Set down exactly the lines from the one with "bpy.context.scene.collection.objects.link(empty)" to the one with "nodes[node].hide_render = nodes[node].hide_viewport", both included, and no line outside that range.

--*--

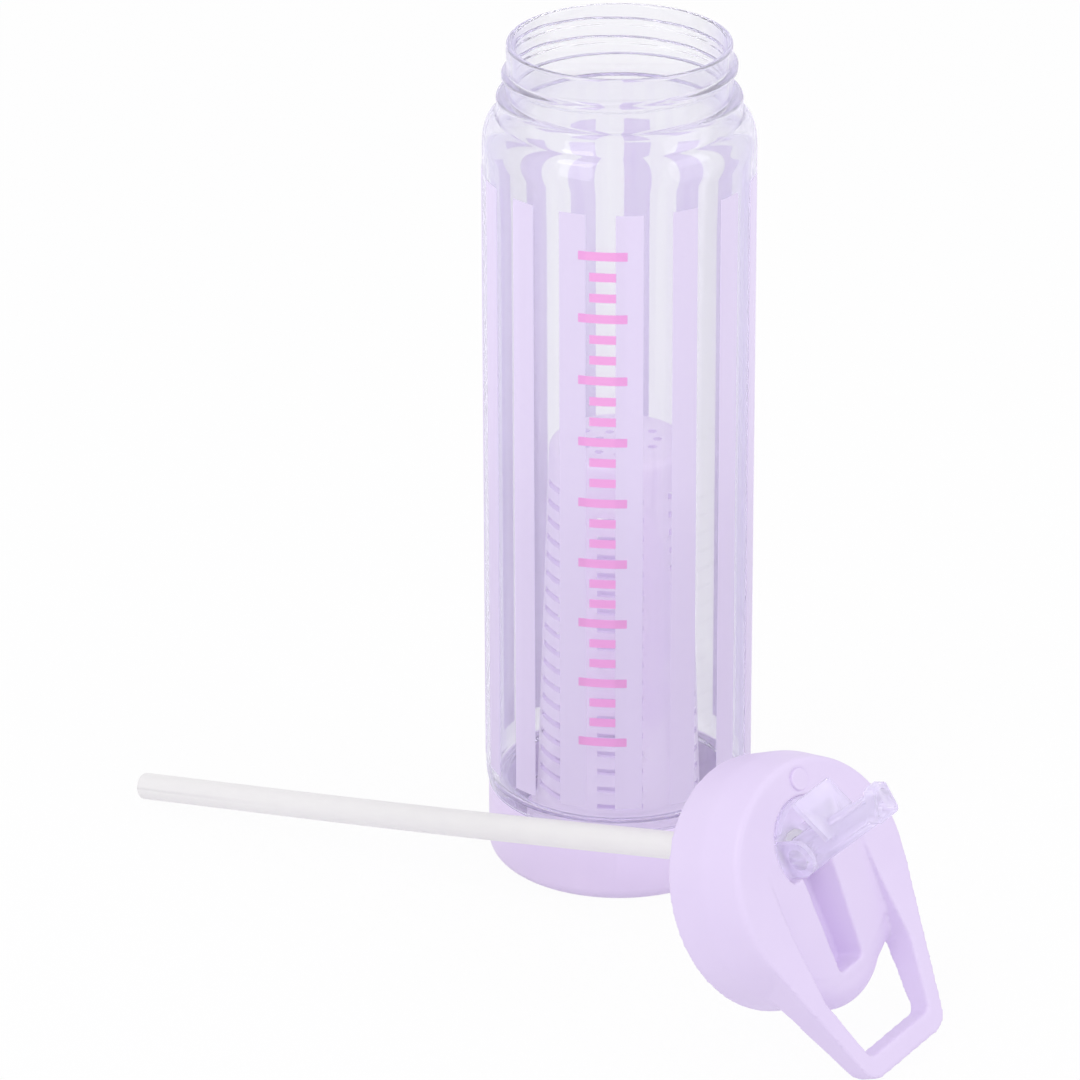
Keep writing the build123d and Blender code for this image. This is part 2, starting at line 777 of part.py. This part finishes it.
# Straw: straight in its sleeve, then bent over to where its tip rests on the table
straw_start = (sleeve_place * Location((0, 0, straw_seat))).position
straw_exit = (sleeve_place * Location((0, 0, -straw_exit_run))).position
straw_tip = Vector(straw_tip_x, straw_tip_y, straw_radius)
straw_middle = (straw_exit + straw_tip) / 2 - Vector(0, 0, straw_sag)
first_turn = math.radians((straw_exit - straw_start).get_angle(straw_middle - straw_exit))
second_turn = math.radians((straw_middle - straw_exit).get_angle(straw_tip - straw_middle))
first_run = (straw_exit - straw_start).length
second_run = (straw_tip - straw_middle).length
straw_bends = (
    bend_share * first_run / math.tan(first_turn / 2),
    bend_share * second_run / math.tan(second_turn / 2),
)
with BuildPart() as straw:
    with BuildLine():
        FilletPolyline(straw_start, straw_exit, straw_middle, straw_tip, radius=straw_bends)
    straw_axis = straw_exit - straw_start
    with BuildSketch(Plane(origin=straw_start, z_dir=straw_axis)):
        Circle(straw_radius)
        Circle(straw_radius - straw_wall, mode=Mode.SUBTRACT)
    sweep()
finish(straw.part, "straw")
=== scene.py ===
import math

import bpy
from mathutils import Matrix, Vector


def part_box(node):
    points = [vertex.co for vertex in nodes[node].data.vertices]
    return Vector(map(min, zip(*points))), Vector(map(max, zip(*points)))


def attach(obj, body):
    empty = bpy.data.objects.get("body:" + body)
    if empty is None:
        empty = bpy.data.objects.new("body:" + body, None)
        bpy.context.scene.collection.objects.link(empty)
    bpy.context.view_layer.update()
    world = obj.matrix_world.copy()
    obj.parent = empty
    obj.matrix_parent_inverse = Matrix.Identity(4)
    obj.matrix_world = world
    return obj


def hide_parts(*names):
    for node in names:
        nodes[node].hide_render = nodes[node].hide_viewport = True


# A clear fruit infuser bottle with printed lavender stripes, standing in its base cup, and its
# flip-spout lid lying beside it on the carry loop with the straw stretched out to the left.
# Sizes are in millimetres and turned into metres by MM where they reach a mesh.

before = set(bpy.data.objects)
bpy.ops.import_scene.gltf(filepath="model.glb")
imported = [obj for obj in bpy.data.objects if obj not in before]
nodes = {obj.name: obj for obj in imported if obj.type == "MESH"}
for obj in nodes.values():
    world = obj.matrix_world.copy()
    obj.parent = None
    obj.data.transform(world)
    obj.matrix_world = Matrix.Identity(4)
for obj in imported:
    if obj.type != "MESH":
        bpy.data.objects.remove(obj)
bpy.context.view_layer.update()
MM = 0.001
bpy.ops.object.select_all(action="DESELECT")

# Camera, fitted to the outlines in the photograph, in millimetres and degrees
camera_place = (23.29, -1583.1, 813.51)
camera_yaw = 1.6183
camera_pitch = -24.4838
camera_roll = 0.2293
camera_lens = 213.44
camera_sensor = 36.0
camera_reach = 20000.0

camera_data = bpy.data.cameras.new("camera")
camera_data.lens = camera_lens
camera_data.sensor_width = camera_sensor
camera_data.clip_end = camera_reach * MM
camera = bpy.data.objects.new("camera", camera_data)
bpy.context.scene.collection.objects.link(camera)
camera_turn = Matrix.Rotation(math.radians(camera_yaw), 4, "Z")
camera_turn = camera_turn @ Matrix.Rotation(math.radians(camera_pitch), 4, "X")
camera_turn = camera_turn @ Matrix.Rotation(math.radians(camera_roll), 4, "Y")
camera_turn = camera_turn @ Matrix.Rotation(math.radians(90), 4, "X")
camera.matrix_world = Matrix.Translation(Vector(camera_place) * MM) @ camera_turn
bpy.context.scene.camera = camera
bpy.context.scene.view_settings.view_transform = "Standard"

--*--

* Final result
        bpy.context.scene.collection.objects.link(empty)
    bpy.context.view_layer.update()
    world = obj.matrix_world.copy()
    obj.parent = empty
    obj.matrix_parent_inverse = Matrix.Identity(4)
    obj.matrix_world = world
    return obj


def hide_parts(*names):
    for node in names:
        nodes[node].hide_render = nodes[node].hide_viewport = True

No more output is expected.